Tuesday 30 July 2019

An Integrated Man

I've been rereading Julia Strachey's An Integrated Man (originally published, in 1951, as The Man on the Pier and subsequently reissued, under the author's preferred title, by Penguin in 1978). Regulars might recall that I've written about Julia Strachey before – e.g. here and here – and I've long been an admirer of the tiny body of work she managed to bring herself to publish: the long-short-story-length Cheerful Weather for the Wedding and the novella-length An Integrated Man. The first is a brilliant comedy with decidedly dark edges, and the second is something very different: indeed, it is shaped like a tragedy, tracing the course of a self-satisfied man's downfall, brought about by an intense erotic fixation – though he is not the principal victim...
  It's set in 1936, so was something of a period piece when it was published, and its feel is decidedly pre-war. A group of friends spend the summer in the country home of two of them, the married couple Gwen and Reamur (what names they had then!). Ned, our 'integrated man', is tutoring the couple's son, known as Co-Co, and preparing to open a new school with his best friend Aron, the other guest. When Ned, in the first paragraph, declares that 'Everything in my life is well ordered and serene ... At the age of forty-one, I'm bound to admit that I have become that fabulous beast an "integrated man"!', then you know for sure that this is a man riding for a fall. The only question is what will bring that fall about, and how hard he will fall.
  For some while the days pass agreeably and more or less uneventfully, with lots of walking and eating and relaxed conversation in which ideas about education, art and such matters are bandied about in a civilised, detached, rather Bloomsburyish manner. It is only with the arrival of Aron's wife, Marina, that things begin to change – especially for Ned – and the tension begins to build. The once integrated man is soon disintegrating, stumbling about in an erotically charged daze as events move towards an unforgettably shocking climax in which, suddenly and dramatically, everything is changed. The whole thing turns on one brief moment of recognition, one startlingly raw paragraph.
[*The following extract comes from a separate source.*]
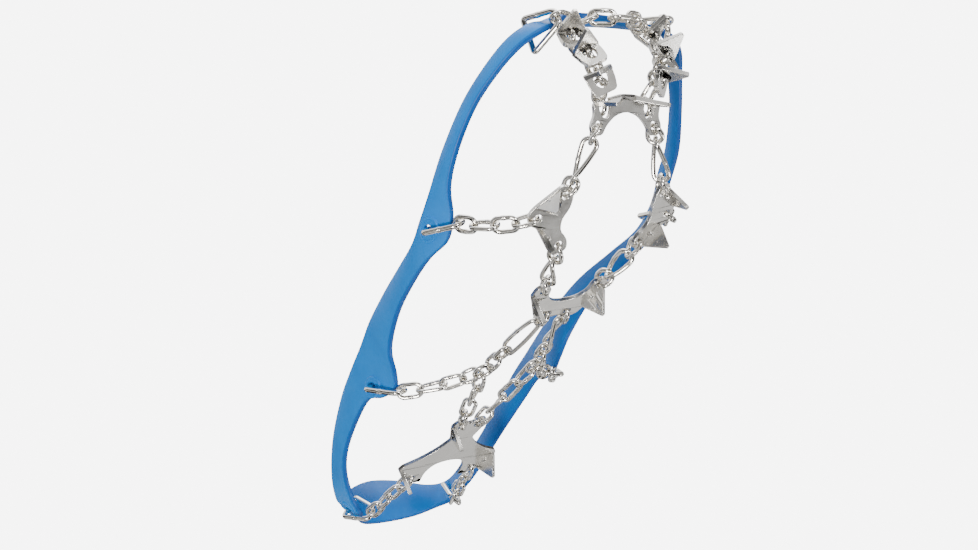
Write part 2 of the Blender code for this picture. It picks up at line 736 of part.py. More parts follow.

 As well as being a thoroughly convincing portrayal of erotic obsession, An Integrated Man offers one of the best evocations I've ever read of an English summer, with all its vagaries of weather and mood. Strachey has a sharp eye, an artist's eye, and her descriptions are often arresting. Here's a taster:
'Once the lesson was over [Co-Co's morning lesson with Ned] one had begun to notice the flies. At ten minutes to one the postman had appeared ... And certain cows, those that had lost their calves, on perceiving his red bicycle from afar, charged joyfully across the field in a bunch, imagining he was bringing back to them their stolen children. When they had realised their mistake, they had stood and trumpeted shrilly as usual for half an hour.
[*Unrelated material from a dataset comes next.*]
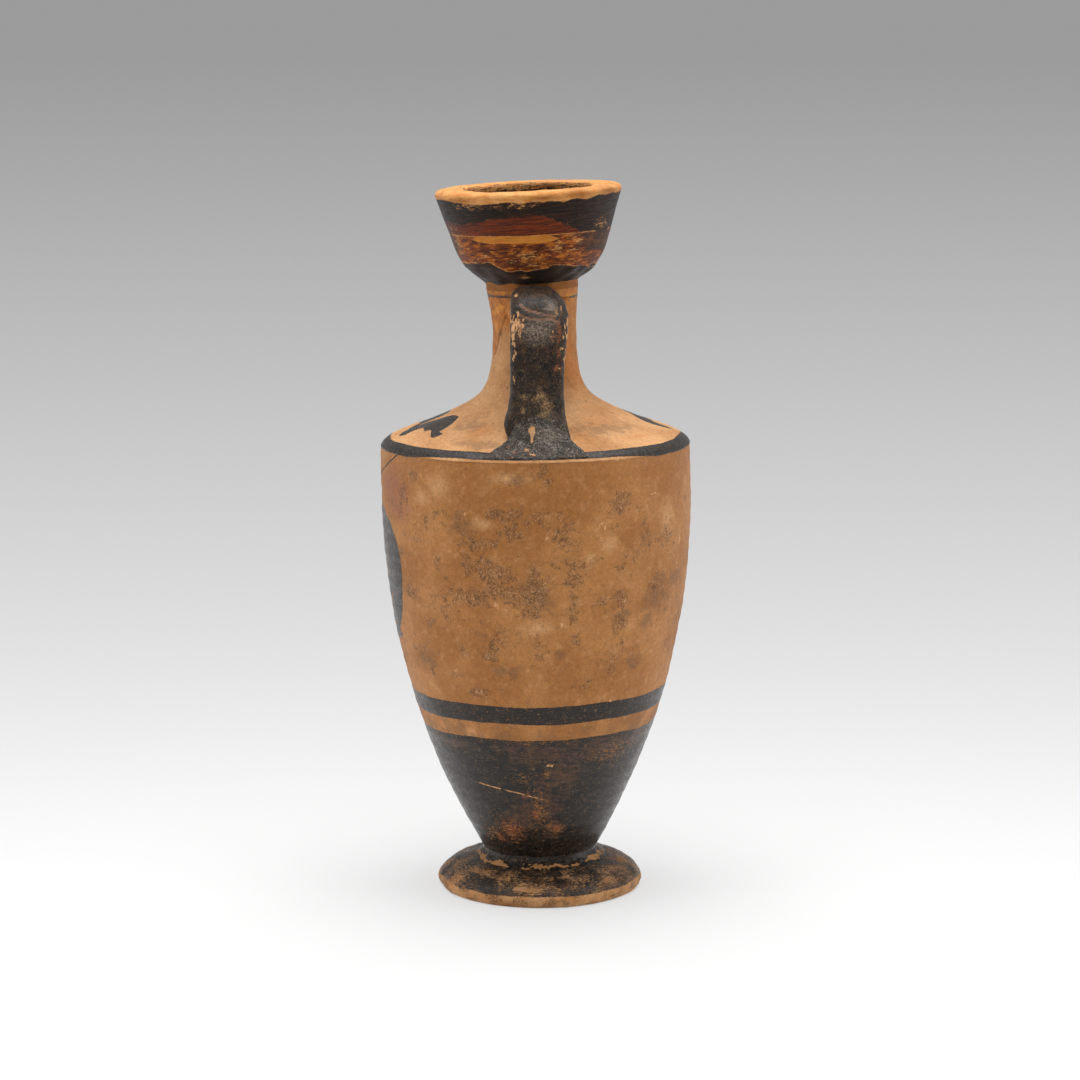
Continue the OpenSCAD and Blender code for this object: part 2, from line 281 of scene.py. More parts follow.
def foot_outline():
    edge = bend((22.3, 0), (23.3, 0.15), (23.75, 1.9), (BASE_EDGE_R, BASE_EDGE_Z), 20)
    return np.vstack([[(0, HOLLOW_Z)], even([(6, HOLLOW_Z), (15.3, HOLLOW_Z)], 3),
                      even([(17.5, 0), (22.3, 0)], 1.5),
                      even(edge, 0.25)[1:], even(foot_top[foot_top[:, 0] > BASE_R + 0.1], 0.33)[1:],
                      [(BASE_R, SEAT_Z), (6, SEAT_Z), (0, SEAT_Z)]])


def fillet_outline():
    outer = bend((15.5, 6.5), (13.9, 7.4), (12.9, 8.5), (12.95, 9.3), 30)
    return np.vstack([even(outer, 0.14), [(12.2, 9.0), (11.6, 7.4), (12.4, 6.4), (14.6, 6.0)]])


# Closer points round the painted front than behind the handle
FRONT_START, FRONT_END = 95.0, 302.0
body_angles = np.concatenate([np.linspace(FRONT_START, FRONT_END, 345, endpoint=False),
                              np.linspace(FRONT_END, FRONT_START + 360, 134, endpoint=False)])


def even_angles(count):
    return np.linspace(0, 360, count, endpoint=False)


# Relief of the thrown and trimmed clay

def wall_relief(points, r, z):
    rings = 0.035 * np.sin(z * 2 * np.pi / 3.1 + 0.6 * waves(points, 60, 3))
    return (rings + 0.07 * waves(points, 26, 1) + 0.025 * waves(points, 7, 2)) * smooth(z, 7, 12)


def shoulder_relief(points, r, z):
    hold = smooth(r, ROOT_R, ROOT_R + 3) * smooth(EDGE_R - r, 0.2, 2)
    return (0.06 * waves(points, 14, 4) + 0.03 * waves(points, 5, 5)) * hold


def neck_relief(points, r, z):
    hold = smooth(z, SEAM_Z, SEAM_Z + 3) * smooth(JOINT_Z - z, 0, 2)
    return (0.08 * waves(points, 12, 6) + 0.04 * waves(points, 4, 7)) * hold


def mouth_relief(points, r, z):
    lip = smooth(z, 156.5, 159.5)
    inside = smooth(15.5 - r, 0, 1)
    hold = smooth(z, JOINT_Z, JOINT_Z + 2) * smooth(r, BORE_R, BORE_R + 3)
    rough = 0.08 * waves(points, 16, 8) + 0.012 * waves(points, 4, 9)
    return (rough - lip * 0.04 * np.maximum(0, waves(points, 6, 10)) + 0.12 * inside
            * waves(points, 5, 11)) * hold


def foot_relief(points, r, z):
    edge = smooth(r, 20.5, 23) * smooth(z, 0.02, 0.3)
    top = smooth(z, 2.7, 4.2) * smooth(r, BASE_R, BASE_R + 1)
    return (edge * (0.10 * waves(points, 9, 12) - 0.08 * np.maximum(0, waves(points, 2.6, 13)))
            + top * (0.05 * waves(points, 8, 14) + 0.02 * waves(points, 2, 15)))


def fillet_relief(points, r, z):
    outer = smooth(r, 12.5, 12.9)
    return outer * (0.06 * waves(points, 4.2, 16) + 0.03 * waves(points, 1.2, 17) - 0.03)


foot = turned("foot_clay", foot_outline(), even_angles(300), "foot", "fired_clay", foot_relief,
              leans=False)
foot_fillet = turned("foot_fillet_clay", fillet_outline(), even_angles(420), "foot_fillet",
                     "fired_clay", fillet_relief)
body = turned("body_clay", body_outline(), body_angles, "body", "fired_clay", wall_relief)
shoulder = turned("shoulder_clay", shoulder_outline(), body_angles, "shoulder", "fired_clay",
                  shoulder_relief)
neck = turned("neck_clay", neck_outline(), even_angles(240), "neck", "fired_clay", neck_relief)
mouth = turned("mouth_clay", mouth_outline(), even_angles(320), "mouth", "mouth_gloss",
               mouth_relief)


# The strap handle, its apron and its pad

STRAP_T = 4.4
strap_line = joined(bend((7.35, 133.6), (13.55, 136.9), (25.2, 139.6), (26.4, 125.5), 120),
                    bend((26.4, 125.5), (27.2, 117.5), (26.4, 114.2), (26.0, 105.2), 100))
# Where the strap's left and right edges run, at heights from the shoulder up
STRAP_EDGES = rounded([(102.0, -6.2, 7.9), (106.6, -6.1, 7.6), (108.2, -6.5, 7.3),
                       (109.7, -6.7, 7.0), (111.4, -6.2, 6.7), (113.6, -5.6, 6.45),
                       (117.5, -5.35, 6.35), (124.0, -5.25, 6.8), (130.3, -5.2, 7.25),
                       (134.4, -5.1, 7.3), (138.5, -4.9, 6.9)], closed=False)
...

 Then luncheon – and a massed rendezvous of flies!
... After lunch the cows had suddenly begun to bellow again. The flies, however, had dropped off to sleep.'
And here, later, are the flies again:
'All of a sudden the flies on the window-pane woke up and started to rage together with a venomous zizzing. One amongst them began to boom deafeningly and to throw its scaly body repeatedly against the glass. Others, too, began to boom in the same echoing manner, and soon all of them together were hurling their scaly bodies agains the pane. One could imagine that packets of tintacks were being showered again and again at the glass.'
  This high-strung, high-pitched style injects tension into what might otherwise seem placid and uneventful scenes – and, of course, it comes into its own as Ned succumbs to his erotic fixation. It gives the novel a quite unique atmosphere and makes it a memorable reading experience. It's hard to think of anything else quite like it. Julia Strachey was truly a one-off.